If there is any good news, it is that the forces of the hard right are disputatious and divided. Berry delves into these often idiosyncratic fractures, but most nationalist groups agree upon essential values. The first is what Berry dubs “racial protectionism;” that is, white nationalists are either blatantly racist or supporters of racial separatism. Like older hate groups such as the Ku Klux Klan, they extend racial protectionism to voice opposition to egalitarianism, multiculturalism, feminism, immigration, and non-heterosexuality; unlike the KKK, most nationalists also oppose Christianity, a phenomenon often missed in discussions of groups such as Christianity Identity. White nationalists castigate Christianity for being effeminate, weak, and overly inclusive, but mostly it clashes with their second shared value: virulent Antisemitism. They are the heirs to views propagated in the infamous 1903 The Protocols of the Elders of Zion, which Henry Ford disseminated in the 1920s, and of Francis Parker Yockey (1916-60), whose Imperium is a seminal work. Christianity is often called “Jewish Christianity,” and is therefore both “alien” and corrupt. Those who adhere to it at all are careful to differentiate “historical Christianity” from that “profaned” (181) by modernism. Many are more likely to embrace neo-pagan views akin to the Nordic and Indo-European mysticism found in German Nazism. (Berry is careful to differentiate racialized paganism from positive spiritualism.) Still other nationalists are agnostics, Satanists, or atheists who reject—in the words of Creativity’s White Man’s Bible—“Jewish spooks in the sky.” 

Another surprise is Berry’s discussion of the word "nationalism." Extreme patriotic rhetoric notwithstanding, white nationalism is refracted through bioracial and cultural lenses that are pan-Western European; they are (in my terms) the white equivalent of negritude. We should make no mistake; the nationalists are dangerous people, not dress-up delusionals. Violence is part of their modus operandi past—including the murder of Alan Berg and the 1995 Oklahoma City bombing—and present-day attacks on African Americans, American Muslims, and LGBT individuals. White nationalists feel they are engaged in RaHoWa, their shorthand for Racial Holy War. This also puts them at odds with mainstream conservatives, of whom they are as contemptuous as they are of liberals. To give you a sense of their fervor, many of its theorists quit the John Birch Society because it was too soft. Consider also the fact that Bannon’s freelance extremism was beyond even that which Donald Trump could forbear.

I have a few nits to pick with Berry’s book. First, he correctly rejects the notion that modern white nationalism emerged in the 1980s, but makes too much of his own assertion that it actually crystallized in the 1950s.

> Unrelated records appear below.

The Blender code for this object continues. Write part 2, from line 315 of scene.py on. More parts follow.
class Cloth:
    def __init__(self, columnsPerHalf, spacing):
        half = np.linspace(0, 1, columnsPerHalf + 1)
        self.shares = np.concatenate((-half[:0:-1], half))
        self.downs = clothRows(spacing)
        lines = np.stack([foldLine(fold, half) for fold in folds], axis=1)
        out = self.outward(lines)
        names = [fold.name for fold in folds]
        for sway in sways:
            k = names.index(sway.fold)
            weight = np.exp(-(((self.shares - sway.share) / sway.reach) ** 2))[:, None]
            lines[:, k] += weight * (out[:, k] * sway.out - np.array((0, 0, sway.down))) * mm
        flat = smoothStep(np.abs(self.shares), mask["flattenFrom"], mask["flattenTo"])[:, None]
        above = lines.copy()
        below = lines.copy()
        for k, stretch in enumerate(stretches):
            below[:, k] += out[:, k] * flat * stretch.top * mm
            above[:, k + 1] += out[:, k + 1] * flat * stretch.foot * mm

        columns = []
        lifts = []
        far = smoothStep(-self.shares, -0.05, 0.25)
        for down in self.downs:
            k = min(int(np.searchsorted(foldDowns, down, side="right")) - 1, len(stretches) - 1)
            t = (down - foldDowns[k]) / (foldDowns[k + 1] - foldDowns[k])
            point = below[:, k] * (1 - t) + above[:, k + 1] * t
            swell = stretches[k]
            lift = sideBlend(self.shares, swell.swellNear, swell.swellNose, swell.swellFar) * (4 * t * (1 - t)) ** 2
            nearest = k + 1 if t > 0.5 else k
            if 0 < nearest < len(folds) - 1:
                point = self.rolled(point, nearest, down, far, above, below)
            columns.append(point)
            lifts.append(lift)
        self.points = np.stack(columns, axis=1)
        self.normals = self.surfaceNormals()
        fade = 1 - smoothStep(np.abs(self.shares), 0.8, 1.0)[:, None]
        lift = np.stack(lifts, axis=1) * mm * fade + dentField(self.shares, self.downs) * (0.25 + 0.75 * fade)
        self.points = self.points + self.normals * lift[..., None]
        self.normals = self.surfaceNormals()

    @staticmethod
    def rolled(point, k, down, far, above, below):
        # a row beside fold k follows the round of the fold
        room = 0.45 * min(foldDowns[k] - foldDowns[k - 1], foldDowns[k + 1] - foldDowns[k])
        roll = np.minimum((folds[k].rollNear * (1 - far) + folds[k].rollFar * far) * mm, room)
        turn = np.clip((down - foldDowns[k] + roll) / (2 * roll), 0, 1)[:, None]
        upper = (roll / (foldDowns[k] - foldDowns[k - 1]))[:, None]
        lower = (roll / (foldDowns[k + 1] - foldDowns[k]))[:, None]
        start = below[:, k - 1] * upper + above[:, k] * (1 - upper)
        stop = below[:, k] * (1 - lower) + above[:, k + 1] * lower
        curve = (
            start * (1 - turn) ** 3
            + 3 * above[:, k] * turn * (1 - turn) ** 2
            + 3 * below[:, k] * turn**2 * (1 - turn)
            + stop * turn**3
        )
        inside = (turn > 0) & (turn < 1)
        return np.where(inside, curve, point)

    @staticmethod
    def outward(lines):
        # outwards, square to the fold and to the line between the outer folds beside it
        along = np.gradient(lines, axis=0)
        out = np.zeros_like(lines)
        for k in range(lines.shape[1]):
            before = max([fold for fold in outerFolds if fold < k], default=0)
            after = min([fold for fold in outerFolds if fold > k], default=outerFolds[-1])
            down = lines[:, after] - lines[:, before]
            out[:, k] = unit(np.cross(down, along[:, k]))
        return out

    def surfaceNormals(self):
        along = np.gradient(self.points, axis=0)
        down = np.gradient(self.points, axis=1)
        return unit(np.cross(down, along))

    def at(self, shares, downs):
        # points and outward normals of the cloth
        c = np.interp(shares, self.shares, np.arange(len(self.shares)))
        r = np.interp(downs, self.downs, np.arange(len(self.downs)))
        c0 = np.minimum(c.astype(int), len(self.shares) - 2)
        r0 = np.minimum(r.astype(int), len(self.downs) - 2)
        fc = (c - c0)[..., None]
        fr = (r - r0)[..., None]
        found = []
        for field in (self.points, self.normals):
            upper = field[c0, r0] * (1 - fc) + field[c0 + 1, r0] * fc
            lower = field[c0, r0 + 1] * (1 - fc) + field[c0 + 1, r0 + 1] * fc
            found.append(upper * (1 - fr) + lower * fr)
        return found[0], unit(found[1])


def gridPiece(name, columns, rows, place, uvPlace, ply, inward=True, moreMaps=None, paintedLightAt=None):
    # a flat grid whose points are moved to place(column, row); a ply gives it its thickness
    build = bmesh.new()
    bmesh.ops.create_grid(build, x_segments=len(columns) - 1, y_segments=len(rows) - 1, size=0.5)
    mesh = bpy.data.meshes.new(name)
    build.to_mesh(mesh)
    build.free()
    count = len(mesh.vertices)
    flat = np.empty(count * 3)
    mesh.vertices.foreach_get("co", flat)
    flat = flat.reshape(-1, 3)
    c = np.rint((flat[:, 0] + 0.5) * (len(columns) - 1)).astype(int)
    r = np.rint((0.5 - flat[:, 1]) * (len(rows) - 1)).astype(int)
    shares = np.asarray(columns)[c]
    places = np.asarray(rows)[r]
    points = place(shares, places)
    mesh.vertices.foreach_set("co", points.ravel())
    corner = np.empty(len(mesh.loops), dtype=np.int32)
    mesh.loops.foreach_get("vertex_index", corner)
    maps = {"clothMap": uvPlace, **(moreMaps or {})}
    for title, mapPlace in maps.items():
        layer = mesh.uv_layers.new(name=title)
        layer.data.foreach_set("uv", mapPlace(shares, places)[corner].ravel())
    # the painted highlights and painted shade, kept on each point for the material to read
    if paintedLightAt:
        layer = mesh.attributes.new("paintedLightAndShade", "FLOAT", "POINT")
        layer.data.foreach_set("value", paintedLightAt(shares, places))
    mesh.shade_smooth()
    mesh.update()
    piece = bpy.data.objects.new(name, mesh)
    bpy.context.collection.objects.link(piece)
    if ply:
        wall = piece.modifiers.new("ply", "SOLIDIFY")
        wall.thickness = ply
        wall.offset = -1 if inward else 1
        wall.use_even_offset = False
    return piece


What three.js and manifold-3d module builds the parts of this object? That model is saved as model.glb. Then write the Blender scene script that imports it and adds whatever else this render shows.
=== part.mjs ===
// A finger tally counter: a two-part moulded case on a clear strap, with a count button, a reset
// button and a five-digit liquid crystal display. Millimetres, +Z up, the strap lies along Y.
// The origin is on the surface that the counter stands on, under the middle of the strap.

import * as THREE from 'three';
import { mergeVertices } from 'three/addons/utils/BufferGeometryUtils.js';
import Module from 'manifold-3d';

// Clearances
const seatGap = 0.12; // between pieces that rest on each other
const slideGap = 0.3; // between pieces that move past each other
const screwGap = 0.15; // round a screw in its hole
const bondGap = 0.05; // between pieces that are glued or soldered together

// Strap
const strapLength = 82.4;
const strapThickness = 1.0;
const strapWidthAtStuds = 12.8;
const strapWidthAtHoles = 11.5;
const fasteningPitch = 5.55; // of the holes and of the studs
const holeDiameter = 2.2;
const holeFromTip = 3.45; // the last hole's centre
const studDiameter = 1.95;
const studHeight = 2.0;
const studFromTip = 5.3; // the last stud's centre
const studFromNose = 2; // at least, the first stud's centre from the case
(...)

He’s not wrong about those connections, but in his third chapter he takes us through a cogent litany of even deeper roots: Manifest Destiny, the wars on Native peoples, Social Darwinism, immigration restriction movements, eugenics, and a welter of other things. As Gunnar Myrdal famously expressed it in 1944, race has always been “an American dilemma.” For a book that pulls few punches, Berry held back on this one. White nationalism isn’t a single breed of poisonous snake; it’s a broad suborder of venomous vipers.    

I also longed for a more thorough explanation of how white power theorists decoupled nationalism from the volk-specific associations of post Enlightenment romanticism (whose language they often appropriate) to move it beyond national borders while simultaneously opposing globalism. These may well be ideational contradictions within movements, but they warrant closer analysis.

Berry’s attention to subtle distinctions, theoretical structures, use of postmodernist terminology, and breadth probably make this a book best suited for graduate students and specialists. But even if all you do is sample, we should heed Berry’s evocation of Henri Bergson that these are people “prepared for war" (14). They must be held accountable.

Robert E. Weir
University of Massachusetts Amherst.